I just made my name weird. Real weird.

I can’t help but wonder if it’s not a true struggle to find, determine or unravel our true purpose, we’re just focused on the wrong thing getting us all jumbled up. We’re focused on an emptiness or a void we think needs to be filled. A void we think our purpose should go, when in reality, it’s simply a lack of self-esteem or confidence that’s left the void in the first place – not a lack of knowing our hearts desire.

I know a sweet little girl, about 10 or so. She asked for a guitar and lessons from her mom and dad. They granted her wish to see if this was a true passion, something she really wanted to do. She practiced at first, even making videos of herself singing to Taylor Swift songs. There was really no raw talent there, other than a precious little girl with a precious little voice trying to imitate her favorite artist.

A couple weeks went by and she wasn’t really into all the practicing required to learn the guitar. When told by her instructor she would need to practice more to become the musician she really wanted to be, she was almost annoyed by the insinuation. “I don’t want to be a musician,” she told him. “I just want to be famous.”

Oh, the sweet, refreshing honesty straight from the mouth of babes!

Her passion and her purpose was not a desire and undeniable drive to sing or write songs. She didn’t wake up at night startled with a lyric or melody that she must quickly scribble down on a piece of paper before it escapes her thoughts. No, what she wanted was to be “a big deal.” Loved, idolized, important, unique. Maybe even worshipped. Like Taylor Swift.

Yes, I’m talking about a little girl and there’s definitely plenty of naiveté and immaturity to help create this scenario, but let’s be real, adults play this mind game too, we’re just sneakier about it and usually not so hilariously honest.

Our low self-esteem and desperate ego can get it all twisted. We start to desire and work towards things that could give us attention, not fulfillment. We take shortcuts for praise sacrificing our true calling that we fear may not give us any attention at all.

anna-quote

Sometimes when we realize we’ll never be Brené Brown or the next George Clooney, we just stop dreaming, slip into “normal” and stop being curious about what we’re made of.

We should never, ever stop being curious about what we’re made of.

None of this means we shouldn’t desire acknowledgment, celebrations and praise for our talents and dreams. When I write my book, I want more people than my mom to read it, thank you very much.

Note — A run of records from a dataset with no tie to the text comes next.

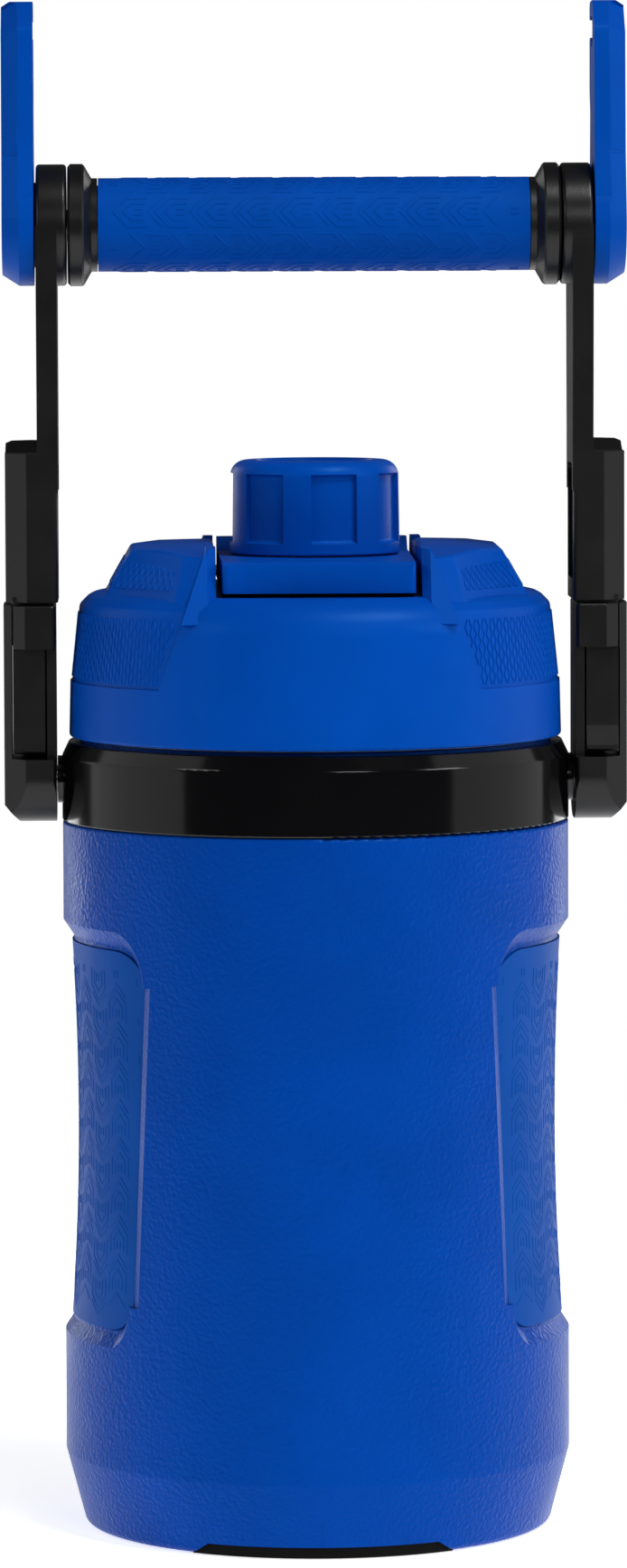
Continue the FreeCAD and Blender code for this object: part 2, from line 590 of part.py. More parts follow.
def make_links():
    x_in, x_out = LINK_X
    link = chamfered_column(x_in, x_out, LINK_HALF, 180, LINK_TOP_Z)
    side = prism_x([(-LINK_HALF, 184.3, 11.5), (LINK_HALF, 184.3, 11.5), (LINK_HALF, 245),
                    (-LINK_HALF, 245)], 60, 90)
    link = link.common(side)
    nose = Part.Face(Part.makePolygon([V(76.5, -20, 184.0), V(85, -20, 184.0), V(85, -20, 191.5),
                                       V(80.95, -20, 189.0), V(76.5, -20, 184.0)])).extrude(V(0, 40, 0))
    link = link.cut(nose)
    link = link.cut(box(69.7, 78.9, -30, LINK_HALF - 1.4, WINDOW_Z, GUIDE_Z))
    link = link.cut(box(60, 90, -30, -LINK_HALF + 3.0, WINDOW_Z, GUIDE_Z))
    link = link.cut(box(TONGUE_X[0] - 0.3, TONGUE_X[1] + 0.3, -TONGUE_HALF - 0.3, TONGUE_HALF + 0.3,
                        GUIDE_Z - 1, LINK_TOP_Z + 1))
    link = link.cut(rod_x(3.65, 60, 77.3, 0, PIVOT_Z)).cut(rod_x(5.15, 77.25, 90, 0, PIVOT_Z))
    link = safe_fillet(link, 0.6, lambda e: abs(e.BoundBox.ZMin - LINK_TOP_Z) < 0.01 and e.Length > 4
                       and max(abs(e.BoundBox.YMin), abs(e.BoundBox.YMax)) > 7.9)
    cover = rod_x(5.05, 79.75, 80.85, 0, PIVOT_Z)
    export("link_right", link)
    export("link_left", mirrored(link))
    export("pivot_covers", Part.makeCompound([cover, mirrored(cover)]))


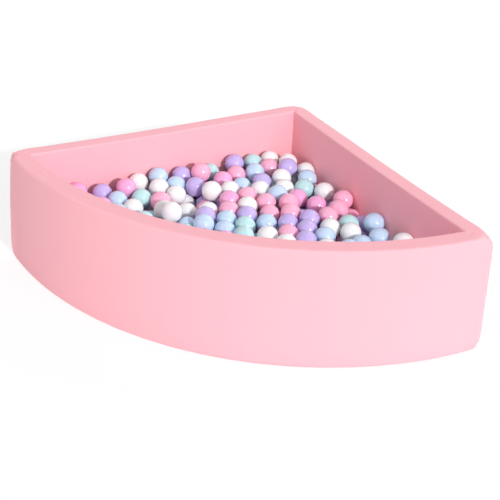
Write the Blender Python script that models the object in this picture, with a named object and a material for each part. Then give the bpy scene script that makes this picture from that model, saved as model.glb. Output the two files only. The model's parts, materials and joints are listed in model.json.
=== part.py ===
"""A quarter-round ball pit that stands in the corner of a room, filled with small plastic balls.

Two straight foam legs and a bent foam arc stand on a base panel and wear a stretch cover, which is
sewn from an outer panel, a rim band and an inner panel for each wall. A foam mat lies inside. Each
straight leg has a zip low on its outside. The top layer's free balls can be lifted out one by one.

Plan places are given as (u, v), measured from the outer back corner along the back leg and the right
leg. World X is CENTRE - u, world Y is CENTRE - v, and Z is up from the floor, in metres.
"""

import math
import random
from typing import Callable, NamedTuple

import bmesh
import bpy
from mathutils import Matrix, Vector

# Overall size
LEG = 1.000
HEIGHT = 0.350

# Wall section
FOAM_THICKNESS = 0.050
SKIN = 0.0020
GAP = 0.0003
WALL_LEAN = 0.009
OUTER_EDGE_RADIUS = 0.013
INNER_EDGE_RADIUS = 0.010
CORNER_EDGE_RADIUS = 0.026
CORNER_REACH = 0.080

# Corners in plan
BACK_CORNER_RADIUS = 0.041
END_CORNER_RADIUS = 0.022
INNER_CORNER_RADIUS = 0.012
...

But here’s the deal – am I writing because I want to be the next JK Rowling? To be on the New York Times Best Seller list for 5 long, glorious years? To be rich and travel and have my own little writing getaway in Tuscany?

Or am I writing because if I don’t, a piece of me is missing? A part of me feels lost? I must do it or feel the ache of atrophy and the sadness of time lost doing what I love?

I’m happy to say it’s the latter.

Well, ok fine. It’s the latter – most of the time.

If I’m feeling a little insecure, perhaps a little bored, maybe even a little jealous, my thoughts don’t linger on creating, writing or helping to make something better. No, my thoughts linger on the physical “book.” Big and beautiful, loudly displayed at the entrance of Barnes and Noble. Envisioning the fruition of my goals is a powerful tool, but it can become a massive distraction when I care more about the accolades than I do about actually writing the damn thing.

When it isn’t about the joy, or help or healing my work may have brought to others, then it’s about having a life sized cut-out of myself next to my book on every display where books are sold. And for the record, in my cutout I’m about 20 pounds skinnier wearing Versace with my hair blown out.

My book would be so amazing I would get my own cutout, people!!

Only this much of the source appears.